Work to be completed: Using the listing below, copy exactly the lines from the one containing "Keep writing the" to the one containing "# ---- floor, light", both lines included, and no others.

— start Listed entries —

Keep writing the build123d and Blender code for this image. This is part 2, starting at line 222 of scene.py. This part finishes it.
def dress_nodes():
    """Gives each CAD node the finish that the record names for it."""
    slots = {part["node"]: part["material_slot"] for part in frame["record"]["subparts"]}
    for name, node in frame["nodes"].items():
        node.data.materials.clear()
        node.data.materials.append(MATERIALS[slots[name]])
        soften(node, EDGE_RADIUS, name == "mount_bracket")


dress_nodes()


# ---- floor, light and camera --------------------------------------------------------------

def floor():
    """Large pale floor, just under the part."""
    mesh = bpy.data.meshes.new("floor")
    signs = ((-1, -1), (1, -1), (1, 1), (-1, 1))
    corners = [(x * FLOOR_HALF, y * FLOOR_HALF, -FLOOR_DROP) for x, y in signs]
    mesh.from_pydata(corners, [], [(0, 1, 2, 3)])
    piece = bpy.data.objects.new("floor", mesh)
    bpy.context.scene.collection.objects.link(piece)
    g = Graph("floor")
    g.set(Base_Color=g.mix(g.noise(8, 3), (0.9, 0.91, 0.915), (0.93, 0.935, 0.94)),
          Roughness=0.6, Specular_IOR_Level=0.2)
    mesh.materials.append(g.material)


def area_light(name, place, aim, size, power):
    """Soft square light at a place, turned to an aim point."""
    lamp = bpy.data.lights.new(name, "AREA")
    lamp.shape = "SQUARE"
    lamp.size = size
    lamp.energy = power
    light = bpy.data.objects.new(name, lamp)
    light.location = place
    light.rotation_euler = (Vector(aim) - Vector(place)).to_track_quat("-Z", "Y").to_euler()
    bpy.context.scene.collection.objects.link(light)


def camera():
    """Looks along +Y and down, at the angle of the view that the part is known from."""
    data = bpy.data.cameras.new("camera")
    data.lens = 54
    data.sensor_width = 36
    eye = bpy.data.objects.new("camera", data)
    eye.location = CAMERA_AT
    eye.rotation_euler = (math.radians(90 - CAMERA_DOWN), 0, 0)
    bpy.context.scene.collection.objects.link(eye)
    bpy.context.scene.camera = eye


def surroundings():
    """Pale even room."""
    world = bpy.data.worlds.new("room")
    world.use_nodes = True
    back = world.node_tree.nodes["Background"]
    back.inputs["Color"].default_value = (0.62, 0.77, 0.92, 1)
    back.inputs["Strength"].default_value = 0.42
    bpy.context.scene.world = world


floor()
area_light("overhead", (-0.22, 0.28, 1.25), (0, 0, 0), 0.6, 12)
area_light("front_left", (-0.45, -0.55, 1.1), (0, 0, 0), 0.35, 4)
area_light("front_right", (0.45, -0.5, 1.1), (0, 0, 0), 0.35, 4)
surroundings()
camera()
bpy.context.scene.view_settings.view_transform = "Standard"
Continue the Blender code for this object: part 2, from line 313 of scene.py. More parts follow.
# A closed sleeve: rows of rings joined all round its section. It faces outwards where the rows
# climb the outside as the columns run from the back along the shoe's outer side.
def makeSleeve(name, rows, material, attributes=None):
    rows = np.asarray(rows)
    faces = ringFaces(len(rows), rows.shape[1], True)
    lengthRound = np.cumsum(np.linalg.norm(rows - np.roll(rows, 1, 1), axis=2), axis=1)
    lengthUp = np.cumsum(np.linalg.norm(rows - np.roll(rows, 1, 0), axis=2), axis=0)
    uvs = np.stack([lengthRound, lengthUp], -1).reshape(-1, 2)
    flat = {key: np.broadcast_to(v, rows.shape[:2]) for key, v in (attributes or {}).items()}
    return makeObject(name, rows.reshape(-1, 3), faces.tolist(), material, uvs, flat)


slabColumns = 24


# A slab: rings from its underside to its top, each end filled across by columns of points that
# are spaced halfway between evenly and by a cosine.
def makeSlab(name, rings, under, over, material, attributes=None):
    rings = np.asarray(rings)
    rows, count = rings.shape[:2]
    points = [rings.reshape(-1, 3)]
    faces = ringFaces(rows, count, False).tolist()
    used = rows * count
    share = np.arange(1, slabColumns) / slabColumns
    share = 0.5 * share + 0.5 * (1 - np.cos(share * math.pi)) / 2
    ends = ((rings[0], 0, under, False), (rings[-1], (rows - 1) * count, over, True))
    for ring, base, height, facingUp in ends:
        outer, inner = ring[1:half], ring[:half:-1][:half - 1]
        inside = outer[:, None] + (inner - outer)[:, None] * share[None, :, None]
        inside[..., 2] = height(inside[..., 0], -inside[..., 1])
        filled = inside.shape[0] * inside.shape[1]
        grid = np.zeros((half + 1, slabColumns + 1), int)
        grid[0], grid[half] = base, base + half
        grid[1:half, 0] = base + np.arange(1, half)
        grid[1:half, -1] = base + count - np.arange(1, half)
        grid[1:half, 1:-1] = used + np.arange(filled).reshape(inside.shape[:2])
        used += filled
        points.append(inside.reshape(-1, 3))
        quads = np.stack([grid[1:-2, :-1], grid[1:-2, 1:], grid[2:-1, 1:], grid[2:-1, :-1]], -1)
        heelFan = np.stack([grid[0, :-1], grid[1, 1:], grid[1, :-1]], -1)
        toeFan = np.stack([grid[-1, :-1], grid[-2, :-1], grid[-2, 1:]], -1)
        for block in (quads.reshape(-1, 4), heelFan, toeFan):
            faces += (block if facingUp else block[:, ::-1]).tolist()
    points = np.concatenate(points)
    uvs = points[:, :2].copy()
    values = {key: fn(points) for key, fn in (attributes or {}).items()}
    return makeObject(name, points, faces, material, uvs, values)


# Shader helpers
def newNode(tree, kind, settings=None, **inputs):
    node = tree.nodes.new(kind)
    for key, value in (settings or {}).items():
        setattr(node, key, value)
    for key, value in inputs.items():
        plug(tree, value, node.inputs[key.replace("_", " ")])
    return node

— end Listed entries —
— start Listed entries —

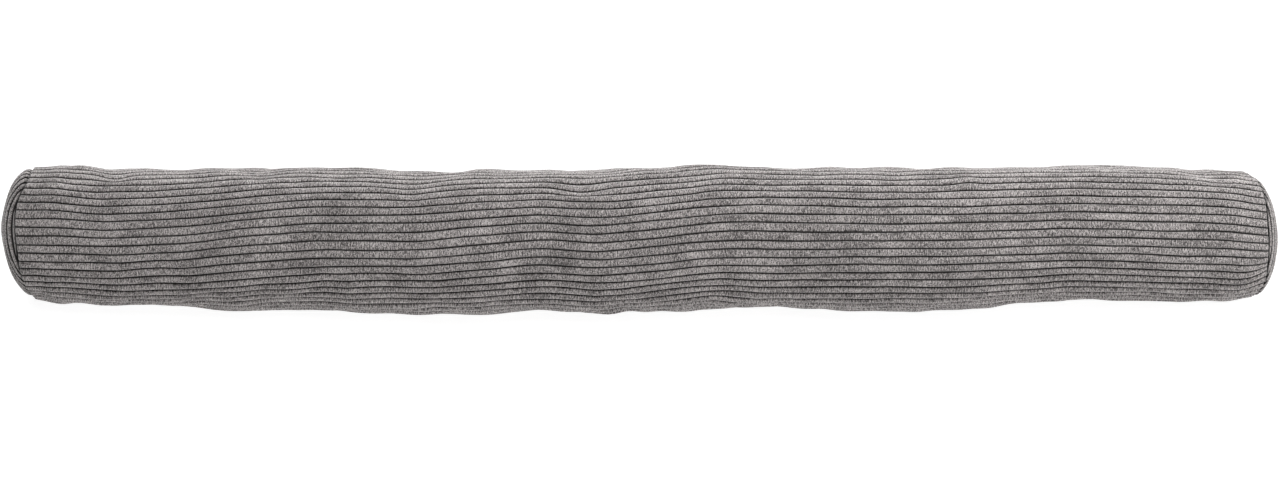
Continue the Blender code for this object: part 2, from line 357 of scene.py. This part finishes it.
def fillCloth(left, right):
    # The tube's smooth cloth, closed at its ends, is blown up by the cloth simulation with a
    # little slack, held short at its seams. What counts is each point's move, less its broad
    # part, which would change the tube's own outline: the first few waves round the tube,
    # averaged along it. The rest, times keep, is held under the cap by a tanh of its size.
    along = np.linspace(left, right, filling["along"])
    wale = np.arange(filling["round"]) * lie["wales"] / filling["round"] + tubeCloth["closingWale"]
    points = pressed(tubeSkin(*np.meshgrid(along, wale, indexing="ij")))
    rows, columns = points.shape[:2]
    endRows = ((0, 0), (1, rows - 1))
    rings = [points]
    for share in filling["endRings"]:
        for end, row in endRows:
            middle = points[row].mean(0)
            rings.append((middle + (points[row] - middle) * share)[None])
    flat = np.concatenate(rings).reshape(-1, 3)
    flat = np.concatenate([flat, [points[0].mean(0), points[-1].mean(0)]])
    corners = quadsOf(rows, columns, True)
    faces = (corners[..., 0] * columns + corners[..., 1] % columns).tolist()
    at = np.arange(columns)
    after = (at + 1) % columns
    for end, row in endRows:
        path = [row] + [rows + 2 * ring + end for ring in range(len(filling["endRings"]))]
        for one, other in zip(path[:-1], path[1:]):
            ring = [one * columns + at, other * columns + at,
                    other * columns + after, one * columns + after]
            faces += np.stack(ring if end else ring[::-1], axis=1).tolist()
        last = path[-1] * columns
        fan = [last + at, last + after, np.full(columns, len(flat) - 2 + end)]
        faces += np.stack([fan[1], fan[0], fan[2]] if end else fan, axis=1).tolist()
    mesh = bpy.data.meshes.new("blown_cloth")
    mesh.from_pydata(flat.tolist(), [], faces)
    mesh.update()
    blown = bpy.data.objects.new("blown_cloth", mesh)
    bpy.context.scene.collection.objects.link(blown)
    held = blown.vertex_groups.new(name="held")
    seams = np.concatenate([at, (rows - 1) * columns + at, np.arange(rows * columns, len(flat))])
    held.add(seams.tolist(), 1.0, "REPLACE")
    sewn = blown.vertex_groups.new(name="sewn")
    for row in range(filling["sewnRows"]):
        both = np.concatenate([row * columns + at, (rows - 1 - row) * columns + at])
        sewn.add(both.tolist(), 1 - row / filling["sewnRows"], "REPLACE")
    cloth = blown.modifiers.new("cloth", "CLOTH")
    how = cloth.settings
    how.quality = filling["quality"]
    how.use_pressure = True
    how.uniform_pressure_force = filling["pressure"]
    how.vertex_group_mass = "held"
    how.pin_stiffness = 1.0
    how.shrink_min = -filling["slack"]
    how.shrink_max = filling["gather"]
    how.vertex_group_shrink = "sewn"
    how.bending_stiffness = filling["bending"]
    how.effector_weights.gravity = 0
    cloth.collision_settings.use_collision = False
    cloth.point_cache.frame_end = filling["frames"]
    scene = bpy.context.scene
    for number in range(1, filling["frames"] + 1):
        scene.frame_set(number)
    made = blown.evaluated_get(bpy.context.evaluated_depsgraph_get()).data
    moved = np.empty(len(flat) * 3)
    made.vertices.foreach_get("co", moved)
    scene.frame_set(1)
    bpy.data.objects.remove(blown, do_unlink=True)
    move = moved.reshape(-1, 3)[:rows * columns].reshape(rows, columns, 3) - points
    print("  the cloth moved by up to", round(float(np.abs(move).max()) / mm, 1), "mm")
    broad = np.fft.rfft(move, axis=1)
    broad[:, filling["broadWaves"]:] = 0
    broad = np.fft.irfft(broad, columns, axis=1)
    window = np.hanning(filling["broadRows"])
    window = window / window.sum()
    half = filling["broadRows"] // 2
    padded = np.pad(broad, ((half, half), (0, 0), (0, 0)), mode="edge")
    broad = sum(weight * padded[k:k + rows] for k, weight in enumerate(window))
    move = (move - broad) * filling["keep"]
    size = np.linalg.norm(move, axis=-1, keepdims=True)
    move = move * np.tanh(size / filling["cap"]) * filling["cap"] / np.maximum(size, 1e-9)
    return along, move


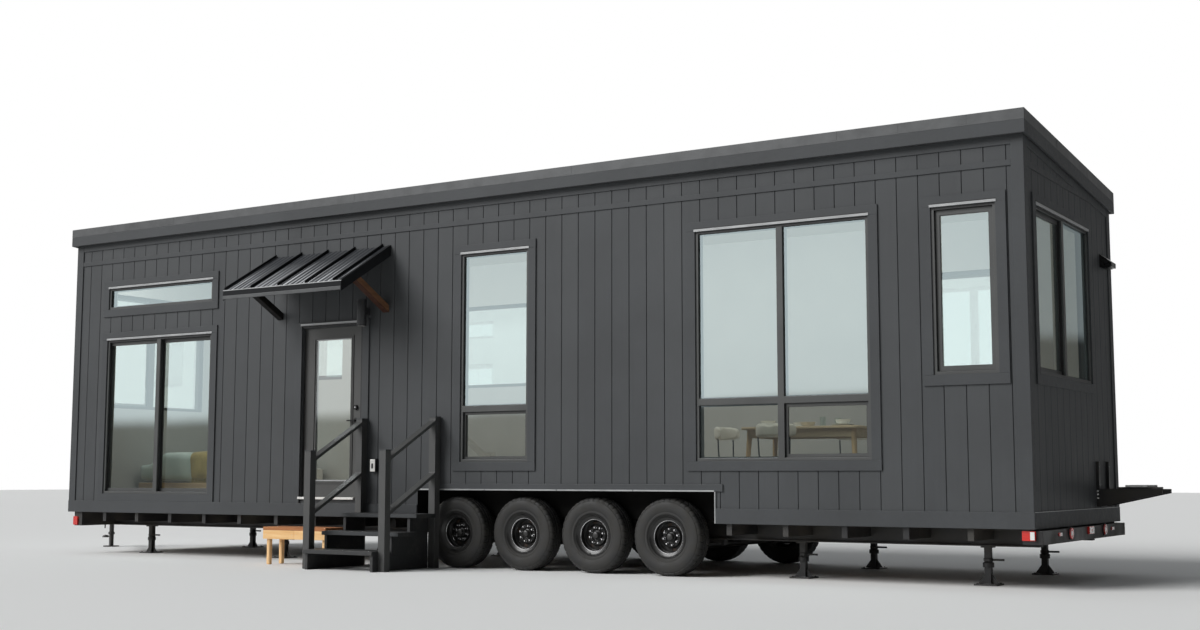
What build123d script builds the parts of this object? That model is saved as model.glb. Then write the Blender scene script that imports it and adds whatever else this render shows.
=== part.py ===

— end Listed entries —
— start Listed entries —

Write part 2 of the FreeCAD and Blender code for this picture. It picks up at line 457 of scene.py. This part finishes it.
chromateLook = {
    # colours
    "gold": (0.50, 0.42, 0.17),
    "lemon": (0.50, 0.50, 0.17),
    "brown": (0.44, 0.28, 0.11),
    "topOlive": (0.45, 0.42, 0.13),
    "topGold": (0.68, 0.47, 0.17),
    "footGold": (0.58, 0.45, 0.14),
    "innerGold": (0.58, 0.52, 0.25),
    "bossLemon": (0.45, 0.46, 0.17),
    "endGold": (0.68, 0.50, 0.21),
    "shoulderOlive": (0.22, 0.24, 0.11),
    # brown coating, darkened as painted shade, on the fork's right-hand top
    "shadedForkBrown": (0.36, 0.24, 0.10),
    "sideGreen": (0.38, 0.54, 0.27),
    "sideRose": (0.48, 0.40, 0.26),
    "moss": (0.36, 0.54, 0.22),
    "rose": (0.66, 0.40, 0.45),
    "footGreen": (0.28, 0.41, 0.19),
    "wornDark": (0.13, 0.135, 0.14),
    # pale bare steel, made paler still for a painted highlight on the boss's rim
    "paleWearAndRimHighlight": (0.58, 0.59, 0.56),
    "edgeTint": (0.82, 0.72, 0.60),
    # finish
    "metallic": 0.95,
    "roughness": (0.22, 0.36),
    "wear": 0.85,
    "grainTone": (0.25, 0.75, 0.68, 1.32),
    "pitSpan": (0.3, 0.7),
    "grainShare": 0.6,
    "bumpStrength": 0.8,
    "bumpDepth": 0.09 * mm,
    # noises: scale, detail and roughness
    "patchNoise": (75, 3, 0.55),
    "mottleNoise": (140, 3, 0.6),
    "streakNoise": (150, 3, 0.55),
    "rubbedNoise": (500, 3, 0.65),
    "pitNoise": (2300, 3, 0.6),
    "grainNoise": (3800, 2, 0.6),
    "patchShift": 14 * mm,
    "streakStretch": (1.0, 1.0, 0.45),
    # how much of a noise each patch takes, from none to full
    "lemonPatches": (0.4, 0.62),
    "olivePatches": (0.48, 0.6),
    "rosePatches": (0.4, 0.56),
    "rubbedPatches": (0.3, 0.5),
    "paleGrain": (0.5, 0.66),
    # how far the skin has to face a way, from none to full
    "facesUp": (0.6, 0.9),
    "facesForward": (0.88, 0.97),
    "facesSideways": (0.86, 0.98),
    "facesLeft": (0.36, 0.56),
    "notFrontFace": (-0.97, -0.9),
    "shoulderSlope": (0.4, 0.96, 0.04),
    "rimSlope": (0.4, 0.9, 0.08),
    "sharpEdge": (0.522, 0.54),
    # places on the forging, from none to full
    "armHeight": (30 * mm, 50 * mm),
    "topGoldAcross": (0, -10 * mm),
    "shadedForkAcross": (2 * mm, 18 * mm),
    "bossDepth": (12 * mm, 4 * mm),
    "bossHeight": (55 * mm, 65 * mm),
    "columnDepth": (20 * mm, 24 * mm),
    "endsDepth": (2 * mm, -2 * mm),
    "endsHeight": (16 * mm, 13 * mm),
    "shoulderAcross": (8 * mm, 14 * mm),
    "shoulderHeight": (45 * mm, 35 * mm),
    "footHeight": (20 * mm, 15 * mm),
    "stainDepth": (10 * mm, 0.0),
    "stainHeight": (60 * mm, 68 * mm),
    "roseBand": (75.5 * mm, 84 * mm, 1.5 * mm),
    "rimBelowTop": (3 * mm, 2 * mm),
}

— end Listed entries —

Exercise result:
Keep writing the build123d and Blender code for this image. This is part 2, starting at line 222 of scene.py. This part finishes it.
def dress_nodes():
    """Gives each CAD node the finish that the record names for it."""
    slots = {part["node"]: part["material_slot"] for part in frame["record"]["subparts"]}
    for name, node in frame["nodes"].items():
        node.data.materials.clear()
        node.data.materials.append(MATERIALS[slots[name]])
        soften(node, EDGE_RADIUS, name == "mount_bracket")


dress_nodes()


# ---- floor, light and camera --------------------------------------------------------------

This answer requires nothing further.